▶ [WHAT IS BEING ASKED]:
The entries that follow should be written out exactly.

▶ [PROVIDED DATA]:
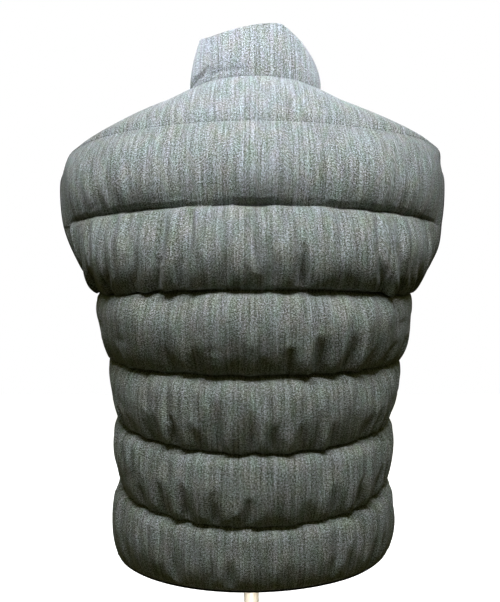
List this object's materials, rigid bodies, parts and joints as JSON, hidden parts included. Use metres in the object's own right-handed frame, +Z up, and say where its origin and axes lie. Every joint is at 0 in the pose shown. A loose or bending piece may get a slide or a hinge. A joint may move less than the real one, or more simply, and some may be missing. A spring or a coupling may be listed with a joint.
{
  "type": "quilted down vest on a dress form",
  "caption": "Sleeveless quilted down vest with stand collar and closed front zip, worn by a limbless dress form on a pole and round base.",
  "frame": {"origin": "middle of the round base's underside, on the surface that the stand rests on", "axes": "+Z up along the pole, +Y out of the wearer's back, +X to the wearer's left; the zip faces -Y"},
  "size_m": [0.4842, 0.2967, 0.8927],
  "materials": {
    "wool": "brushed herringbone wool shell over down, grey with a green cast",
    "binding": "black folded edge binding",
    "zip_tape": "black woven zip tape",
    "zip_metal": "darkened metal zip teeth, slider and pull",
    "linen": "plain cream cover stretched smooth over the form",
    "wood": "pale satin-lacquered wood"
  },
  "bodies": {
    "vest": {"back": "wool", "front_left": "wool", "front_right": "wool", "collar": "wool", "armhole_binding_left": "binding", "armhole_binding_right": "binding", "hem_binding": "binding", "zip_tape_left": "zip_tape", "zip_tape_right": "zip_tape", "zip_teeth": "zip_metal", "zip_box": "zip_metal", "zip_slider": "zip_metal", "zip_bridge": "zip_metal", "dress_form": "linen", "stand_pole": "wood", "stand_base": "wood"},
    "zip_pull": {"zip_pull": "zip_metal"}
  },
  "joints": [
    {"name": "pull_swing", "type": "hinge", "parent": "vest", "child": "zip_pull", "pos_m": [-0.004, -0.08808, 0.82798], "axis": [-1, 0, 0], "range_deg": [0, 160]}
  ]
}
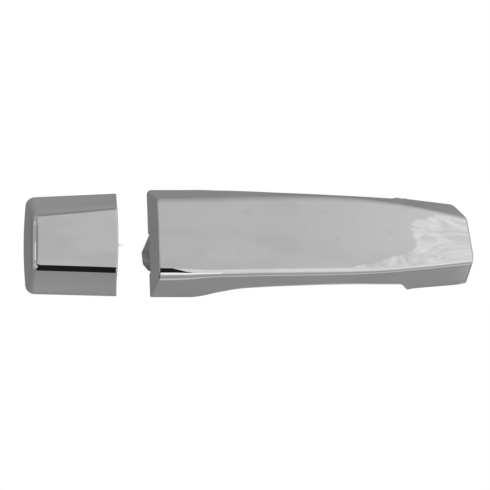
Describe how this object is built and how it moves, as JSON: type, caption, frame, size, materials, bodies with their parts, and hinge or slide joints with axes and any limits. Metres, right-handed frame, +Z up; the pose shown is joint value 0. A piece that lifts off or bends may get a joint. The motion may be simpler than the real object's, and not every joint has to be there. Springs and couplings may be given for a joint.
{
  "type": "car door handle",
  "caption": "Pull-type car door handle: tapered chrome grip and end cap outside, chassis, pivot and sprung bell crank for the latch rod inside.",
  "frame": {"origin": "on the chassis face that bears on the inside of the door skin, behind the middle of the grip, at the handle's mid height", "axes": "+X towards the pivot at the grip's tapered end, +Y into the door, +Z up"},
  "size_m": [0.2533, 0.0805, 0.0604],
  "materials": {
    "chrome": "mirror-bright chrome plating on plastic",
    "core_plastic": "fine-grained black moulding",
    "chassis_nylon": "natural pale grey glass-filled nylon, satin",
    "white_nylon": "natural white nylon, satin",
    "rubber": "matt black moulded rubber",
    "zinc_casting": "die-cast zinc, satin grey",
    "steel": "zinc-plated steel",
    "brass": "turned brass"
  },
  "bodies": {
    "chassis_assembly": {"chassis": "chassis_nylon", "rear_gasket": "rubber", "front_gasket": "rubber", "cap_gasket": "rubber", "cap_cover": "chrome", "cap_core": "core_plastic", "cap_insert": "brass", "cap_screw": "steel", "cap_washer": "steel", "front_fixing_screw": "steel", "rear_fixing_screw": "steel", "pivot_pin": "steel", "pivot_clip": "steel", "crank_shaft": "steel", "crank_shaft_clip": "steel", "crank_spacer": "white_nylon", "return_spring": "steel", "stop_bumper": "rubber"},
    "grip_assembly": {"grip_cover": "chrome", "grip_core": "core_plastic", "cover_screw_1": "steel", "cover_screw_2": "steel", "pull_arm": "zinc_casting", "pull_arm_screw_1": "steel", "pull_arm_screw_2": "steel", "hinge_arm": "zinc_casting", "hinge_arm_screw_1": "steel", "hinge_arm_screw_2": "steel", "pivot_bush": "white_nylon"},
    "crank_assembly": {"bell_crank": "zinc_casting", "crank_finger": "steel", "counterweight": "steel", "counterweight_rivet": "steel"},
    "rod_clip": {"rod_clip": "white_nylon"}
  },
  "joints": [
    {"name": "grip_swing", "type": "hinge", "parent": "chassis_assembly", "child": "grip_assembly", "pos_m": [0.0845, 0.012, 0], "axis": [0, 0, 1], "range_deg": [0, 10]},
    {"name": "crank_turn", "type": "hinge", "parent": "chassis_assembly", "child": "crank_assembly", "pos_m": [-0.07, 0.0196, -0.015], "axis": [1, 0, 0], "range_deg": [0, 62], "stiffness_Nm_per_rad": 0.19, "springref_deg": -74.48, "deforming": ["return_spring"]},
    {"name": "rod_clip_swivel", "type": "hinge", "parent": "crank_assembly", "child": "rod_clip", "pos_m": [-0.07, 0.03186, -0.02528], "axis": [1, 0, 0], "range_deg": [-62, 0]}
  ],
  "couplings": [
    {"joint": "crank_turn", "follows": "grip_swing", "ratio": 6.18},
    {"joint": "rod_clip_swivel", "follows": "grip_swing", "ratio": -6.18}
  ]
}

▶ [SOLVED PROBLEM]:
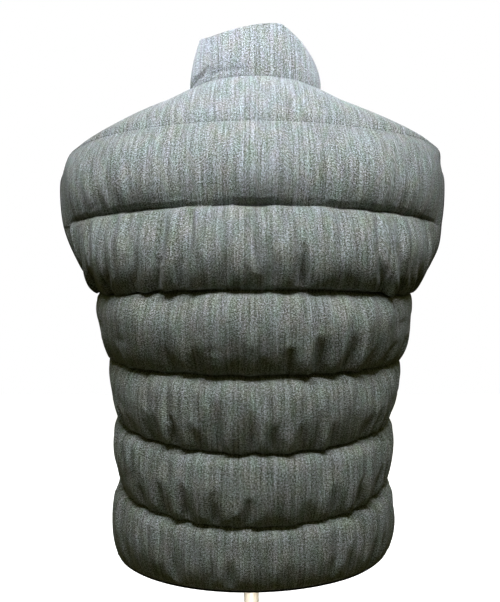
List this object's materials, rigid bodies, parts and joints as JSON, hidden parts included. Use metres in the object's own right-handed frame, +Z up, and say where its origin and axes lie. Every joint is at 0 in the pose shown. A loose or bending piece may get a slide or a hinge. A joint may move less than the real one, or more simply, and some may be missing. A spring or a coupling may be listed with a joint.
{
  "type": "quilted down vest on a dress form",
  "caption": "Sleeveless quilted down vest with stand collar and closed front zip, worn by a limbless dress form on a pole and round base.",
  "frame": {"origin": "middle of the round base's underside, on the surface that the stand rests on", "axes": "+Z up along the pole, +Y out of the wearer's back, +X to the wearer's left; the zip faces -Y"},
  "size_m": [0.4842, 0.2967, 0.8927],
  "materials": {
    "wool": "brushed herringbone wool shell over down, grey with a green cast",
    "binding": "black folded edge binding",
    "zip_tape": "black woven zip tape",
    "zip_metal": "darkened metal zip teeth, slider and pull",
    "linen": "plain cream cover stretched smooth over the form",
    "wood": "pale satin-lacquered wood"
  },
  "bodies": {
    "vest": {"back": "wool", "front_left": "wool", "front_right": "wool", "collar": "wool", "armhole_binding_left": "binding", "armhole_binding_right": "binding", "hem_binding": "binding", "zip_tape_left": "zip_tape", "zip_tape_right": "zip_tape", "zip_teeth": "zip_metal", "zip_box": "zip_metal", "zip_slider": "zip_metal", "zip_bridge": "zip_metal", "dress_form": "linen", "stand_pole": "wood", "stand_base": "wood"},
    "zip_pull": {"zip_pull": "zip_metal"}
  },
  "joints": [
    {"name": "pull_swing", "type": "hinge", "parent": "vest", "child": "zip_pull", "pos_m": [-0.004, -0.08808, 0.82798], "axis": [-1, 0, 0], "range_deg": [0, 160]}
  ]
}
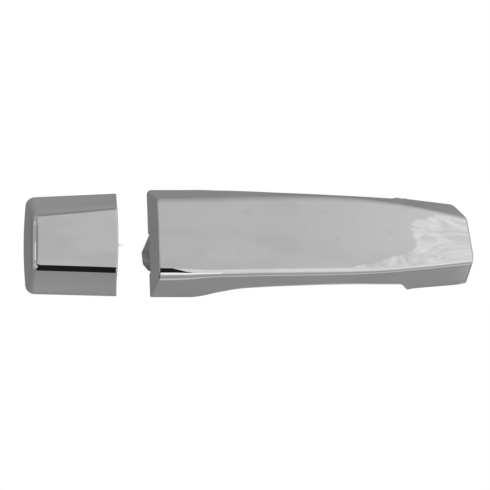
Describe how this object is built and how it moves, as JSON: type, caption, frame, size, materials, bodies with their parts, and hinge or slide joints with axes and any limits. Metres, right-handed frame, +Z up; the pose shown is joint value 0. A piece that lifts off or bends may get a joint. The motion may be simpler than the real object's, and not every joint has to be there. Springs and couplings may be given for a joint.
{
  "type": "car door handle",
  "caption": "Pull-type car door handle: tapered chrome grip and end cap outside, chassis, pivot and sprung bell crank for the latch rod inside.",
  "frame": {"origin": "on the chassis face that bears on the inside of the door skin, behind the middle of the grip, at the handle's mid height", "axes": "+X towards the pivot at the grip's tapered end, +Y into the door, +Z up"},
  "size_m": [0.2533, 0.0805, 0.0604],
  "materials": {
    "chrome": "mirror-bright chrome plating on plastic",
    "core_plastic": "fine-grained black moulding",
    "chassis_nylon": "natural pale grey glass-filled nylon, satin",
    "white_nylon": "natural white nylon, satin",
    "rubber": "matt black moulded rubber",
    "zinc_casting": "die-cast zinc, satin grey",
    "steel": "zinc-plated steel",
    "brass": "turned brass"
  },
  "bodies": {
    "chassis_assembly": {"chassis": "chassis_nylon", "rear_gasket": "rubber", "front_gasket": "rubber", "cap_gasket": "rubber", "cap_cover": "chrome", "cap_core": "core_plastic", "cap_insert": "brass", "cap_screw": "steel", "cap_washer": "steel", "front_fixing_screw": "steel", "rear_fixing_screw": "steel", "pivot_pin": "steel", "pivot_clip": "steel", "crank_shaft": "steel", "crank_shaft_clip": "steel", "crank_spacer": "white_nylon", "return_spring": "steel", "stop_bumper": "rubber"},
    "grip_assembly": {"grip_cover": "chrome", "grip_core": "core_plastic", "cover_screw_1": "steel", "cover_screw_2": "steel", "pull_arm": "zinc_casting", "pull_arm_screw_1": "steel", "pull_arm_screw_2": "steel", "hinge_arm": "zinc_casting", "hinge_arm_screw_1": "steel", "hinge_arm_screw_2": "steel", "pivot_bush": "white_nylon"},
    "crank_assembly": {"bell_crank": "zinc_casting", "crank_finger": "steel", "counterweight": "steel", "counterweight_rivet": "steel"},
    "rod_clip": {"rod_clip": "white_nylon"}
  },
  "joints": [
    {"name": "grip_swing", "type": "hinge", "parent": "chassis_assembly", "child": "grip_assembly", "pos_m": [0.0845, 0.012, 0], "axis": [0, 0, 1], "range_deg": [0, 10]},
    {"name": "crank_turn", "type": "hinge", "parent": "chassis_assembly", "child": "crank_assembly", "pos_m": [-0.07, 0.0196, -0.015], "axis": [1, 0, 0], "range_deg": [0, 62], "stiffness_Nm_per_rad": 0.19, "springref_deg": -74.48, "deforming": ["return_spring"]},
    {"name": "rod_clip_swivel", "type": "hinge", "parent": "crank_assembly", "child": "rod_clip", "pos_m": [-0.07, 0.03186, -0.02528], "axis": [1, 0, 0], "range_deg": [-62, 0]}
  ],
  "couplings": [
    {"joint": "crank_turn", "follows": "grip_swing", "ratio": 6.18},
    {"joint": "rod_clip_swivel", "follows": "grip_swing", "ratio": -6.18}
  ]
}